É certo que houve o episódio de 2003, em que quatro parágrafos foram por ela copiados de um artigo do New Yorker. As circunstâncias ainda me parecem um pouco obscuras, pois ninguém plagia conscientemente um jornal lido em toda parte... Mas inveja do brilho e o ressentimento pelas provocações tiveram ali o gatilho para iniciar a obra de destruição.
Clara poderia ter dito como o conde de Abranches, em Alfarrobeira: 'É fartar, vilanagem!” E de fato a vilanagem se fartou, e o episódio chegou a matéria na tv nacional.
A gota d’água, porém, veio em 2010: uma exposição, intitulada “Sexpressions”, em que 10 fotografias mostravam em close o rosto de Clara enquanto tinha orgasmo.
O fotógrafo era seu marido na época. Mas aquilo que poderia ter sido visto como uma eficaz junção de amor, reivindicação feminista e arte foi matéria de inaudito escândalo.

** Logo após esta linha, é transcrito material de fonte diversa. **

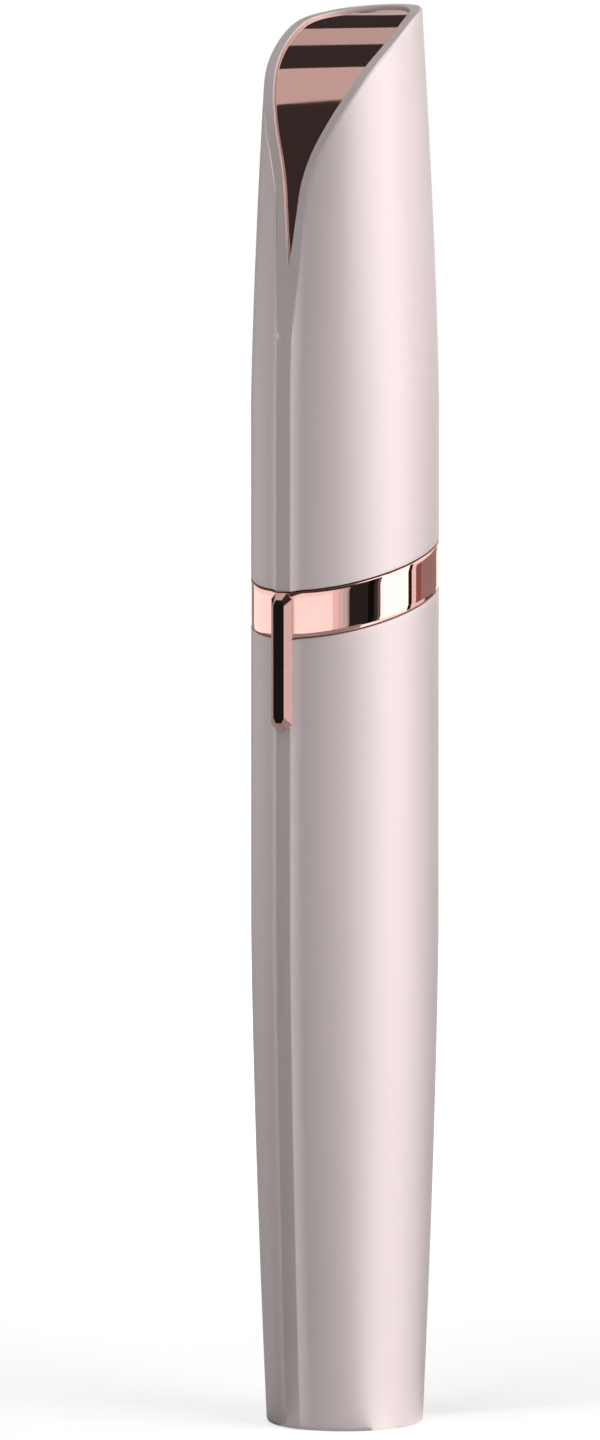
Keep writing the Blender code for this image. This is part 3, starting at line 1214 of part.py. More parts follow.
def make_light_lead(joint):
    """The lead from the control board, up past the motor, to the light board."""
    start = BOARD_BACK + LEAD_RADIUS
    exit_height = BOARD_TOP_HEIGHT - 3 * LEAD_RADIUS
    side = MOTOR_RADIUS + CARRIER_WALL
    board_reach = HOUSING_SHELF_RADIUS + LEAD_RADIUS + 1.5 * RUN_GAP
    under_motor = MOTOR_BASE_HEIGHT - END_CAP_THICKNESS - 5 * LEAD_RADIUS
    base_top = HOUSING_BASE_HEIGHT + HOUSING_BASE_THICKNESS
    route = [
        (0, start, exit_height),
        (0, start + 4 * LEAD_RADIUS, exit_height),
        (0, MOTOR_RADIUS - 2 * LEAD_RADIUS, under_motor),
        (0, side - LEAD_RADIUS / 2, under_motor + 5 * LEAD_RADIUS),
        (0, side, FRAME_TOP_HEIGHT),
        (0, side, HOUSING_BASE_HEIGHT - 4 * LEAD_RADIUS),
        (0, side - 2 * LEAD_RADIUS, base_top),
        (0, board_reach + LEAD_RADIUS, LED_BOARD_HEIGHT - 10 * LEAD_RADIUS),
        (0, board_reach, LED_BOARD_HEIGHT - 4 * LEAD_RADIUS),
        (0, board_reach, LED_BOARD_HEIGHT - SEAT_GAP),
    ]
    part(wire("light_lead", smooth_route(route), LEAD_RADIUS), "lead_red", joint)


def make_switch(joint):
    """The bar on the keel with the stem behind it, and the knob of the slide switch."""
    middle = (BAR_TOP_HEIGHT + BAR_BOTTOM_HEIGHT) / 2
    half_length = (BAR_TOP_HEIGHT - BAR_BOTTOM_HEIGHT) / 2
    half_width = BAR_BASE_WIDTH / 2
    corner_length = half_length - BAR_CORNER
    tip_width = half_width - BAR_CORNER
    quarter = [(half_width, corner_length), (tip_width, half_length)]
    outline = [*quarter, *((-x, z) for x, z in reversed(quarter))]
    outline += [(-x, -z) for x, z in quarter] + [(x, -z) for x, z in reversed(quarter)]
    shape = bmesh.new()
    back = [shape.verts.new((x, BAR_BACK, middle + z)) for x, z in outline]
    face = shape.faces.new(back)
    front = bmesh.ops.extrude_face_region(shape, geom=[face])["geom"]
    face_share = BAR_FACE_WIDTH / BAR_BASE_WIDTH
    length_share = (half_length - BAR_END_BEVEL) / half_length
    for vertex in (item for item in front if isinstance(item, bmesh.types.BMVert)):
        vertex.co.x *= face_share
        vertex.co.z = middle + (vertex.co.z - middle) * length_share
        vertex.co.y = BAR_FRONT
    bmesh.ops.recalc_face_normals(shape, faces=shape.faces)
    mesh = bpy.data.meshes.new("switch_bar")
    shape.to_mesh(mesh)
    shape.free()
    bar = add_mesh("switch_bar", mesh)
    low = (-STEM_WIDTH / 2, BAR_BACK - BAR_THICKNESS / 2, STEM_BOTTOM_HEIGHT)
    high = (STEM_WIDTH / 2, -STEM_DEPTH, STEM_BOTTOM_HEIGHT + STEM_LENGTH)
    join(bar, box("switch_stem", low, high))
    part(bar, "rose_gold_mirror", joint)

    low = (-KNOB_WIDTH / 2, KNOB_FRONT, STEM_MIDDLE_HEIGHT - KNOB_LENGTH / 2)
    high = (KNOB_WIDTH / 2, KNOB_FRONT + KNOB_REACH, STEM_MIDDLE_HEIGHT + KNOB_LENGTH / 2)
    part(box("switch_knob", low, high), "white_plastic", joint)


def main():
    clear_scene()
    new_collection("eyebrow_trimmer")
    new_collection("cutters").hide_render = True
    for name in MATERIALS:
        new_material(name)
    handle = joint_empty("handle", 0)
    chassis = joint_empty("chassis", BAND_BOTTOM_HEIGHT, handle)
    cap = joint_empty("cap", BAND_TOP_HEIGHT, chassis)
    switch = joint_empty("switch", STEM_BOTTOM_HEIGHT, chassis)
    guard = joint_empty("guard", LIGHT_RING_TOP_HEIGHT, chassis)
    rotor = joint_empty("rotor", MOTOR_TOP_HEIGHT, chassis)
    make_handle(handle)
    make_frame(chassis)
    make_seal(chassis)
    make_battery(chassis)
    make_board(chassis)
    make_band(chassis)
    make_nose(chassis)
    make_motor(chassis)
    make_spindle_housing(chassis)
    make_light(chassis)
    make_light_lead(chassis)
    make_switch(switch)
    make_guard(guard)
    make_rotor(rotor)
    make_cap(cap)


main()
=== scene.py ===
"""Electric eyebrow trimmer, capped: finished surfaces, materials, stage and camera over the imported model.

Lengths are metres. The base's middle is the origin, +Z is up, and the keel with the switch bar faces -Y.
"""

import json
import math

import bpy
import bmesh
import numpy as np
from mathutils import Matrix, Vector


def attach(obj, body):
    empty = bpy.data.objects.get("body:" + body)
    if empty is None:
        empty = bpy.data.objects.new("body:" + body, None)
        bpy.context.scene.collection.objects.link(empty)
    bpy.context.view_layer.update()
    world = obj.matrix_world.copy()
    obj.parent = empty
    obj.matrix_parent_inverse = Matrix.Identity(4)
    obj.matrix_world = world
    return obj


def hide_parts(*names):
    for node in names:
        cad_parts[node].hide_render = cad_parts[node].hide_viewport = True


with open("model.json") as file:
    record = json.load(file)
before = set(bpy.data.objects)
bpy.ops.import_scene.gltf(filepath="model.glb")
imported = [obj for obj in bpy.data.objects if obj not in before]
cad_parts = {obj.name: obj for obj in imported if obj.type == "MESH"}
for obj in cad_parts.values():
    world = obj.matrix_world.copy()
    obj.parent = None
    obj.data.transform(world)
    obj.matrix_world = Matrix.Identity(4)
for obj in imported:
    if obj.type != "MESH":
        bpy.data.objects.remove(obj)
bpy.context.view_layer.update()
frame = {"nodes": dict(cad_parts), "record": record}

bl_info = {
    "name": "Eyebrow trimmer",
    "version": (1, 0, 0),
    "blender": (4, 5, 0),
    "location": "3D View > Sidebar > Trimmer",
    "description": "Dresses the packed model of an electric eyebrow trimmer",
    "category": "Object",
}

# Handle and cap
BODY_RADIUS = 0.00925
BASE_RADIUS = 0.00772
TOP_RADIUS = 0.0075
TOTAL_HEIGHT = 0.140
HANDLE_TAPER_LENGTH = 0.050
HANDLE_TAPER_POWER = 1.45
CAP_TAPER_START = 0.100
CAP_TAPER_POWER = 1.4
HANDLE_WALL = 0.00125
HANDLE_FLOOR = 0.0015
CAP_WALL = 0.00075
CAP_ROOF = 0.0005
BASE_EDGE = 0.0005
MOUTH_EDGE = 0.00009
POLE_RADIUS = 0.00001

# Keel down the front. Each ring has columns at these distances across, then at even turns round the back
KEEL_BASE_HALF = 0.0020
KEEL_FACE_HALF = 0.0009
KEEL_HEIGHT = 0.0004
KEEL_SOFTNESS = 0.00004
KEEL_FULL_RADIUS = 0.004
KEEL_COLUMNS = 0.001 * np.array(
    [0, 0.35, 0.7, 0.84, 0.87, 0.90, 0.93, 0.98, 1.08, 1.2, 1.35, 1.5, 1.65, 1.8, 2.0, 2.1]
)
BACK_TURNS = np.linspace(0, 1, 73)[1:]

# Slanted band, and the gaps between pieces
BAND_TOP = 0.08545
BAND_BOTTOM = 0.0810
BAND_RISE = 0.333
BAND_EDGE = 0.00008
SEAM_GAP = 0.00015
FIT_GAP = 0.0001

# Slanted face of the cap, its recess and the plate in it
RIM_WIDTH = 0.00125
RIM_EDGE = 0.00022
RECESS_DEPTH = 0.0005
RECESS_TIP = 0.1139
TIP_SPREAD = 0.12
TIP_SOFTNESS = 0.00025
PLATE_THICKNESS = 0.0003
PLATE_DROP = 0.00028
FACE_LOWEST = 0.1045

# The slanted face seen from the side: share of the way from the body's front to its back, then height
FACE_POINTS = (
    (-0.0232, 0.10645), (-0.0073, 0.11045), (0.0033, 0.11445), (0.0097, 0.11840),
    (0.0190, 0.12240), (0.0544, 0.12630), (0.1374, 0.13020), (0.2868, 0.13410),
    (0.5676, 0.13800), (0.8151, 0.13940), (1.0000, 0.14000),
)

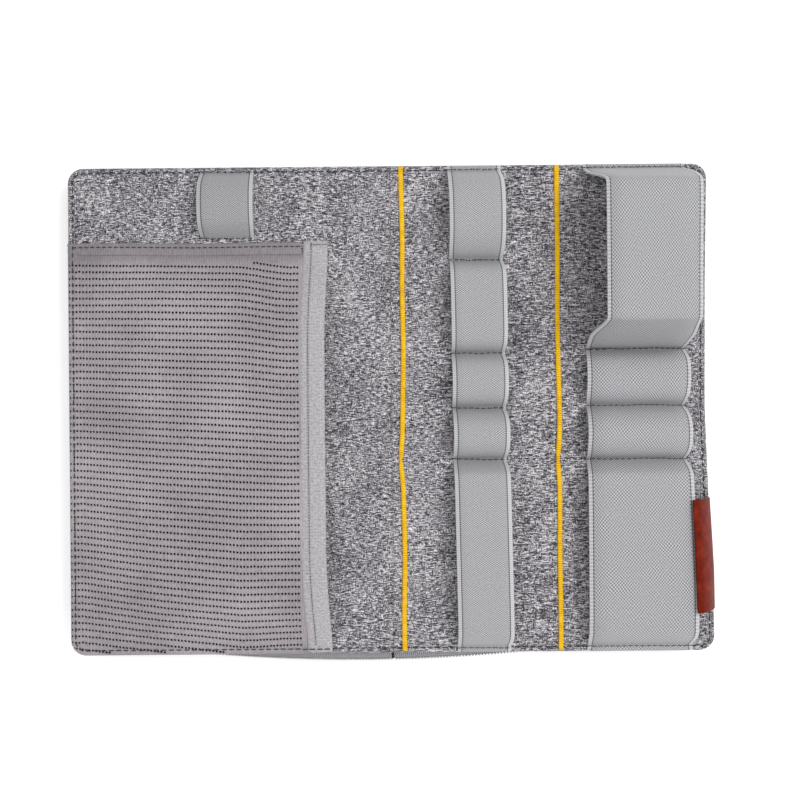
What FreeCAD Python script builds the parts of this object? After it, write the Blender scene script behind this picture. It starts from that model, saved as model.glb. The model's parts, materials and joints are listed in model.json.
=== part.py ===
import FreeCAD, Part
import math
import os

# Cable organizer pouch: a flat padded pouch with a zip along one long edge, and elastic loops,
# a mesh pocket and slip pockets sewn to its front. It lies on its back. All lengths are millimetres.
# Origin: centre of the back panel's underside. +X along the long edges, +Z up, the zip at -Y.

# Plan of both panels
LENGTH = 288.0
WIDTH = 220.0
CORNER_RADIUS = 7.0
SIDE_WALL = 1.0
RIGHT = LENGTH / 2
TOP = WIDTH / 2

# Layers, from the table up
FABRIC = 0.8
BACK_FOAM = 1.6
LINING = 0.4
ROOM_HEIGHT = 8.4
BOARD = 0.8
FRONT_FOAM = 1.2
POCKET_CLOTH = 0.6
SEAM_GAP = 0.3

Z_BACK_FOAM = FABRIC
Z_BACK_LINING = Z_BACK_FOAM + BACK_FOAM
Z_ROOM = Z_BACK_LINING + LINING
Z_FRONT_LINING = Z_ROOM + ROOM_HEIGHT
Z_BOARD = Z_FRONT_LINING + LINING
Z_FRONT_FOAM = Z_BOARD + BOARD
Z_FRONT_FABRIC = Z_FRONT_FOAM + FRONT_FOAM
Z_FACE = Z_FRONT_FABRIC + FABRIC
Z_WIDE_POCKET = Z_FACE + POCKET_CLOTH
Z_NARROW_POCKET = Z_WIDE_POCKET + POCKET_CLOTH
Z_SEAM = (Z_ROOM + Z_FRONT_LINING) / 2

# Slip pockets, bound in yellow along their open left edges
BINDING_WIDTH = 2.5
BINDING_THICKNESS = 1.1
WIDE_POCKET_EDGE = 3.7
NARROW_POCKET_EDGE = 73.6
POCKET_INSET = 0.5

# Mesh pocket, open towards +X
MESH_CLOTH = 0.8
MESH_TOP = 75.7
HEM_HEIGHT = 5.5
HEM_THICKNESS = 1.6
TAPE_WIDTH = 11.0
TAPE_THICKNESS = 1.4
TAPE_RIGHT = -29.5
MESH_SEAM_INSET = 0.8
MESH_RISE = 6.5
MESH_LEFT_SLOPE = 26.0
MESH_BOTTOM_SLOPE = 17.0
MESH_TOP_SLOPE = 18.0

# Elastic bands. Each loop is (stitch row it starts from, rise of its first corner, distance to it,
# rise of its last corner, distance from it to the next stitch row).
ELASTIC = 1.0
STITCH_FLAT = 0.8
NARROW_BAND = (26.3, 51.3)
NARROW_LOOPS = [
    (107.4, 10.5, 8.5, 10.5, 9.0),
    (67.0, 8.2, 7.0, 8.2, 7.0),
    (25.0, 7.6, 6.5, 7.6, 6.5),
    (0.3, 9.4, 6.0, 9.4, 6.0),
    (-22.7, 8.5, 7.5, 8.5, 7.5),
]
NARROW_END = -107.5
WIDE_BAND = (86.0, 134.0)
WIDE_LOOPS = [
    (108.0, 30.5, 9.5, 33.0, 12.0),
    (26.3, 7.6, 6.5, 7.6, 6.5),
    (1.0, 9.4, 6.0, 9.4, 6.0),
    (-23.0, 8.5, 7.5, 8.5, 7.5),
]
WIDE_END = -106.9
CABLE_LOOP = (-86.4, -61.7)
CABLE_LOOPS = [(107.4, 8.0, 7.0, 8.0, 7.0)]
CABLE_LOOP_END = 77.5
CABLE_LOOP_TAIL = 76.0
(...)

Com bem resumiu António Araújo, Clara foi “uma vítima não-inocente do paroquialismo do meio cultural português, que procedeu à sua defenestração implacável, em parte por inveja, em parte por atávica misoginia.”
E assim a bióloga brilhante, a competente divulgadora científica, a escritora premiada e a cronista outrora de sucesso foram reduzidas a um plágio e a um orgasmo.
Como consequência desses dois episódios, mas principalmente do último, Clara foi perdendo tudo: emprego, credibilidade, respeito e até a casa em que vivia há décadas, cuja proprietária não mais quis alugar-lhe. Pelo que andei lendo nos últimos tempos, aos poucos, ao longo de tantos anos de ostracismo, parece ter começado também a perder a razão.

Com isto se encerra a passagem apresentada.